▶ _YOUR GOAL_
Please work out how many lines in the material contain "bending" and give only that figure.

▶ _SUPPLIED INFORMATION_
★ ★ ★ ★ ★
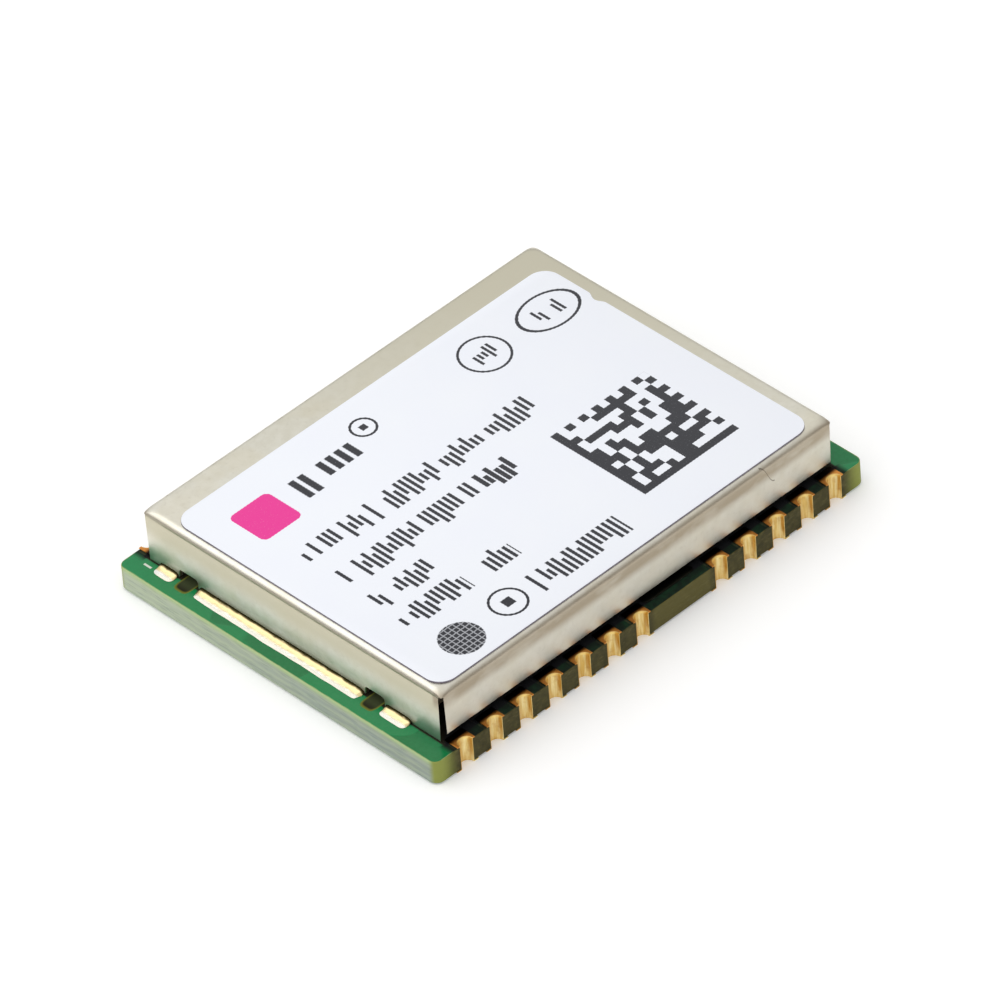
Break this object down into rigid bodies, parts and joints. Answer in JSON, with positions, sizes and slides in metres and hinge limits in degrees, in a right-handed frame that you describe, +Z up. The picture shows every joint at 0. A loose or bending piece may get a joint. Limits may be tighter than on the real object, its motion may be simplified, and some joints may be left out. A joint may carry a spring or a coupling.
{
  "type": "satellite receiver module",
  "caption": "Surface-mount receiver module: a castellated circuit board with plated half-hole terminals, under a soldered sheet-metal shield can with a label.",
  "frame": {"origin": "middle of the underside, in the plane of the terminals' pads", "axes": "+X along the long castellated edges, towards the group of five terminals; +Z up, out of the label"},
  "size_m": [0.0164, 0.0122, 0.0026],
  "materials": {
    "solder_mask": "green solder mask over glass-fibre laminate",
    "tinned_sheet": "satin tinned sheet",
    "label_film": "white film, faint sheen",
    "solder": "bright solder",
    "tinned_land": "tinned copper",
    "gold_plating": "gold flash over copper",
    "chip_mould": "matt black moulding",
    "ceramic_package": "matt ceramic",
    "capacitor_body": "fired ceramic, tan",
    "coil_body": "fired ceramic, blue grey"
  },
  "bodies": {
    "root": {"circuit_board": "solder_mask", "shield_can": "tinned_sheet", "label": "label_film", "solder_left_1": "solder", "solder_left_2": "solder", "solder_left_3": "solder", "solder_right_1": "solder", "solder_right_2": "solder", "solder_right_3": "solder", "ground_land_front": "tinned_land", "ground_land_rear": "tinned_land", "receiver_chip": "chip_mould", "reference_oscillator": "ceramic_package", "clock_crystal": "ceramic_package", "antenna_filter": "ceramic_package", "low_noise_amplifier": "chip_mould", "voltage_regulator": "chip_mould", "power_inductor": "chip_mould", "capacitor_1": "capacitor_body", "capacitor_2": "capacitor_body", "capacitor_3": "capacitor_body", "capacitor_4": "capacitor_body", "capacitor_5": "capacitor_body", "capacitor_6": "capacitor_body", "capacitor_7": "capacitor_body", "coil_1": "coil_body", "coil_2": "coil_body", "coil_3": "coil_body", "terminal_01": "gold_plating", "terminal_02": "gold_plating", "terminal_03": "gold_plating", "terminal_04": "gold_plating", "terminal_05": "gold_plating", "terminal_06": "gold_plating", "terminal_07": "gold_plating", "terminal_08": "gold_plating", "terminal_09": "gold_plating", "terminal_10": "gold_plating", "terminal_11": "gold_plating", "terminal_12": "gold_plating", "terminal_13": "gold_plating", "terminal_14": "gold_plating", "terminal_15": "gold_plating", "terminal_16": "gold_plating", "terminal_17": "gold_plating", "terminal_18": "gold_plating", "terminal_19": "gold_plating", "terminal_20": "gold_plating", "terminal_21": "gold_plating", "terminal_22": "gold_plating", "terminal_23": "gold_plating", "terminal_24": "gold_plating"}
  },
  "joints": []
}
★ ★ ★ ★ ★
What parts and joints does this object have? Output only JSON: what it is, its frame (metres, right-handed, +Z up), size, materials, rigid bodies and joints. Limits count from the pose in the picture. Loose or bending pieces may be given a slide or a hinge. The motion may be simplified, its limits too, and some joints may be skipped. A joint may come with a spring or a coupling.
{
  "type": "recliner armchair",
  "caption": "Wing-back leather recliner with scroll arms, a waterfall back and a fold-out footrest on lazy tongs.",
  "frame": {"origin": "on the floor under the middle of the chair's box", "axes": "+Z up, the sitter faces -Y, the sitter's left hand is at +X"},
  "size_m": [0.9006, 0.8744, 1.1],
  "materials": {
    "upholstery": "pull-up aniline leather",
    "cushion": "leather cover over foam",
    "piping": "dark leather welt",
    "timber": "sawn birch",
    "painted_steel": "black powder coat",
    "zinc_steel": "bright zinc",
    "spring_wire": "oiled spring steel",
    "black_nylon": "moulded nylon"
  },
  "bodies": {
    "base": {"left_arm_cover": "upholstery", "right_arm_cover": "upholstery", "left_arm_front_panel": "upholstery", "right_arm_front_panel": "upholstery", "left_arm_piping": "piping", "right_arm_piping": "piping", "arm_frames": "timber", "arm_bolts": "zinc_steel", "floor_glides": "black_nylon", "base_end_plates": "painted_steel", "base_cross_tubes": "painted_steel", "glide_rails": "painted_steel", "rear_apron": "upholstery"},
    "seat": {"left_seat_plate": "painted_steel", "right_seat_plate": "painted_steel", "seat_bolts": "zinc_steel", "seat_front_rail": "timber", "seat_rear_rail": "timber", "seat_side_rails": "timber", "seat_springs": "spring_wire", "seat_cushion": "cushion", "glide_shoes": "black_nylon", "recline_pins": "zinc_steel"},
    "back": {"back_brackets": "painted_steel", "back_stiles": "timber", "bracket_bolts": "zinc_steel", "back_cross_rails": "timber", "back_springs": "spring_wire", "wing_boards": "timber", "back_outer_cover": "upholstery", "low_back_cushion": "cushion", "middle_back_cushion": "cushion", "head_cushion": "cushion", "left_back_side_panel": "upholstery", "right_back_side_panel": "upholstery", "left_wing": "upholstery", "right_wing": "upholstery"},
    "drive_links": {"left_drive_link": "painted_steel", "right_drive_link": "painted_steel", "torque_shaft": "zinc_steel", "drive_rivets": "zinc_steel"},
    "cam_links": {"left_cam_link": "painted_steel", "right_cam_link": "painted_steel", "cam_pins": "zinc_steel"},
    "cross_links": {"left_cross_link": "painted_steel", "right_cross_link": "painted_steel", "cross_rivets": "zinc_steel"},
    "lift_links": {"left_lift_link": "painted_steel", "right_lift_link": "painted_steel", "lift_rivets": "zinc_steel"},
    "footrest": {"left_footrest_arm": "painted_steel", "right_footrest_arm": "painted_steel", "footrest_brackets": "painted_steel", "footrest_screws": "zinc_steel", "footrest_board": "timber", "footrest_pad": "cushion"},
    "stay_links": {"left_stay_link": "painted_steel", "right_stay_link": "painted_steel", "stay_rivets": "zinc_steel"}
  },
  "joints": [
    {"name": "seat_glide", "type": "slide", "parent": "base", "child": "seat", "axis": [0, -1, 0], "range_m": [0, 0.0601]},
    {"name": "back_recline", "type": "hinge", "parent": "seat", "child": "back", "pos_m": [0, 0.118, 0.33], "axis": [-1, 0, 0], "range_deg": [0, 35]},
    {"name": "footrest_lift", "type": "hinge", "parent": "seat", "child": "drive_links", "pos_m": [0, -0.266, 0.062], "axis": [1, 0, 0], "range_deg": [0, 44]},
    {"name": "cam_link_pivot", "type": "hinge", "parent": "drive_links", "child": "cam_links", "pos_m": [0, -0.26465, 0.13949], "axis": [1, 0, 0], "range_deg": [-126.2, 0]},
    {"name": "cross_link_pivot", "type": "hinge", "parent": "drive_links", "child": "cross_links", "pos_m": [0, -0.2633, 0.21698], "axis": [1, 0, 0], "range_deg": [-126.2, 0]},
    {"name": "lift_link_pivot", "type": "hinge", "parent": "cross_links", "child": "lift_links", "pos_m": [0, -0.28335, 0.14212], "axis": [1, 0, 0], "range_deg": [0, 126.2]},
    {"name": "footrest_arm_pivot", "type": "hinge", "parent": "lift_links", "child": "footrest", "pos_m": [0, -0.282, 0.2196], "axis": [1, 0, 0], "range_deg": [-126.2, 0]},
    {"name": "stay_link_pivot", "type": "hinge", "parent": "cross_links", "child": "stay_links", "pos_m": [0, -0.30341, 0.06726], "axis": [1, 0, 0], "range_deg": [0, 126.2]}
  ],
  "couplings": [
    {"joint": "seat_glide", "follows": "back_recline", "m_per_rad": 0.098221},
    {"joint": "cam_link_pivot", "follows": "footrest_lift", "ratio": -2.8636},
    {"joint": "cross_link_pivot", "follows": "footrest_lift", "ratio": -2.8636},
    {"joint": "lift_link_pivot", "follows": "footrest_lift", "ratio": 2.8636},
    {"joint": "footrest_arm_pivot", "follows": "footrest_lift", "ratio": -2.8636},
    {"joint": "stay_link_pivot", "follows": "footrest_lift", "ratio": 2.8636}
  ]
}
★ ★ ★ ★ ★
▶ _EXERCISE RESPONSE_
2